We draw random points in each AOI and sample shrub cover.

This avoids downloading rasters and enables distribution shift metrics.


In [None]:
def sample_values(image: ee.Image, region: ee.Geometry, n=5000, scale=10, seed=42) -> np.ndarray:
    # Random points within AOI
    pts = ee.FeatureCollection.randomPoints(region=region, points=n, seed=seed)
    fc = image.sampleRegions(collection=pts, scale=scale, geometries=False)
    vals = fc.aggregate_array('shrub_cover').getInfo()
    arr = np.array(vals, dtype=float)
    arr = arr[np.isfinite(arr)]
    return arr

samples = {}
for name, geom in AOIS.items():
    arr = sample_values(shrub, geom, n=5000, scale=10, seed=42)
    samples[name] = arr
    print(name, "n=", arr.size, "mean=", float(arr.mean()), "median=", float(np.median(arr)))

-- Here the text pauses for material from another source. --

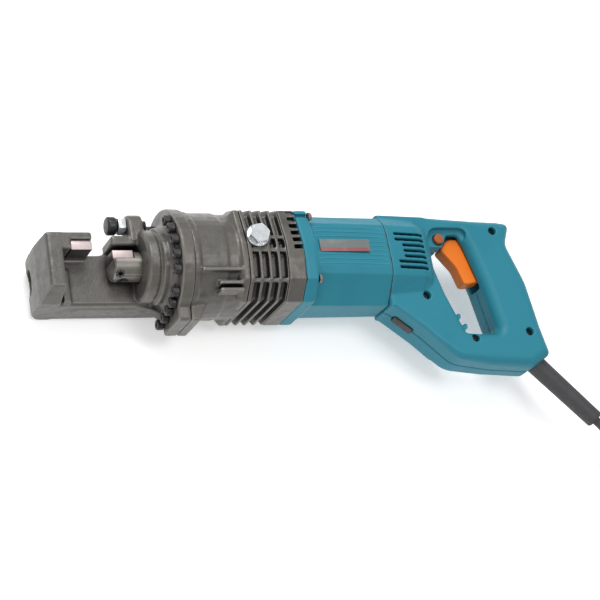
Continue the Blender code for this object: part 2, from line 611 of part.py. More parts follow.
def gear_outline(teeth, backlash=0.25, addendum=0.65, phase=0.0):
    """The outline of a spur gear of module 1: involute flanks down to the base circle."""
    pitch = teeth / 2
    pressure = radians(20)
    base = pitch * cos(pressure)
    tip = pitch + addendum
    root = pitch - 1.05
    half = pi / (2 * teeth) - backlash / (2 * pitch) + tan(pressure) - pressure
    outline = []
    for tooth in range(teeth):
        middle = radians(phase) + 2 * pi * tooth / teeth
        flank = []
        for step in range(2):
            radius = max(base, root) + (tip - max(base, root)) * step
            roll = sqrt(max(0.0, (radius / base) ** 2 - 1))
            flank.append((radius, half - (roll - atan2(roll, 1.0))))
        flank = [(root, half)] + flank
        for radius, angle in flank:
            outline.append((radius * cos(middle - angle), radius * sin(middle - angle)))
        for radius, angle in reversed(flank):
            outline.append((radius * cos(middle + angle), radius * sin(middle + angle)))
    return outline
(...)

## 4) Distribution shift metrics

### Wasserstein distance (Earth Mover's Distance)
Measures how far two 1D distributions are.

### PSI (Population Stability Index)
Common stability metric; higher = more shift.

Rules of thumb (very rough):
- PSI < 0.1: small shift
- 0.1–0.25: moderate shift
- >0.25: large shift


In [None]:
def wasserstein_1d(a: np.ndarray, b: np.ndarray) -> float:
    if _HAS_SCIPY:
        return float(wasserstein_distance(a, b))
    # Fallback: approximate via quantiles (coarse but OK)
    qs = np.linspace(0, 1, 101)
    qa = np.quantile(a, qs)
    qb = np.quantile(b, qs)
    return float(np.mean(np.abs(qa - qb)))

def psi(a: np.ndarray, b: np.ndarray, bins=20, eps=1e-6) -> float:
    # Bin edges based on combined quantiles to be robust to skew/zeros
    qs = np.linspace(0, 1, bins+1)
    edges = np.quantile(np.concatenate([a, b]), qs)
    edges = np.unique(edges)
    if edges.size < 3:
        return 0.0

    ha, _ = np.histogram(a, bins=edges)
    hb, _ = np.histogram(b, bins=edges)
    pa = ha / max(ha.sum(), 1)
    pb = hb / max(hb.sum(), 1)

    pa = np.clip(pa, eps, None)
    pb = np.clip(pb, eps, None)

    return float(np.sum((pa - pb) * np.log(pa / pb)))

names = list(samples.keys())
if len(names) >= 2:
    a_name, b_name = names[0], names[1]
    a, b = samples[a_name], samples[b_name]

    w = wasserstein_1d(a, b)
    p = psi(a, b, bins=20)

    print(f"Compare {a_name} vs {b_name} (year={year})")
    print("Wasserstein distance:", w)
    print("PSI:", p)
else:
    print("Need at least 2 AOIs to compute shift metrics.")


## 5) Visual comparison (histograms)

We plot histograms for both AOIs.

Tip: RAP shrub is usually zero-inflated — consider also plotting a zoomed-in histogram for [0, 20].


In [None]:
plt.figure()
for name, arr in samples.items():
    plt.hist(arr, bins=50, alpha=0.5, label=name, range=(0, 100))
plt.title(f"RAP Shrub Cover Distributions (year={year})")
plt.xlabel("Shrub cover (%)")
plt.ylabel("Count")
plt.legend()
plt.show()

plt.figure()
for name, arr in samples.items():
    plt.hist(arr, bins=40, alpha=0.5, label=name, range=(0, 20))
plt.title(f"RAP Shrub Cover Distributions (zoom 0–20, year={year})")
plt.xlabel("Shrub cover (%)")
plt.ylabel("Count")
plt.legend()
plt.show()


## How to use this later (Sprint 2+)

- Run shift checks for **every major feature block** you engineer (RAP, terrain, NAIP indices, LiDAR metrics).
- If a feature has huge PSI/Wasserstein across AOIs, you may:
  - normalize per-ecoregion
  - use robust scaling
  - cap outliers
  - add domain-invariant features (e.g., ratios, ranks)

This is a good way to validate feature engineering *before* heavy modeling.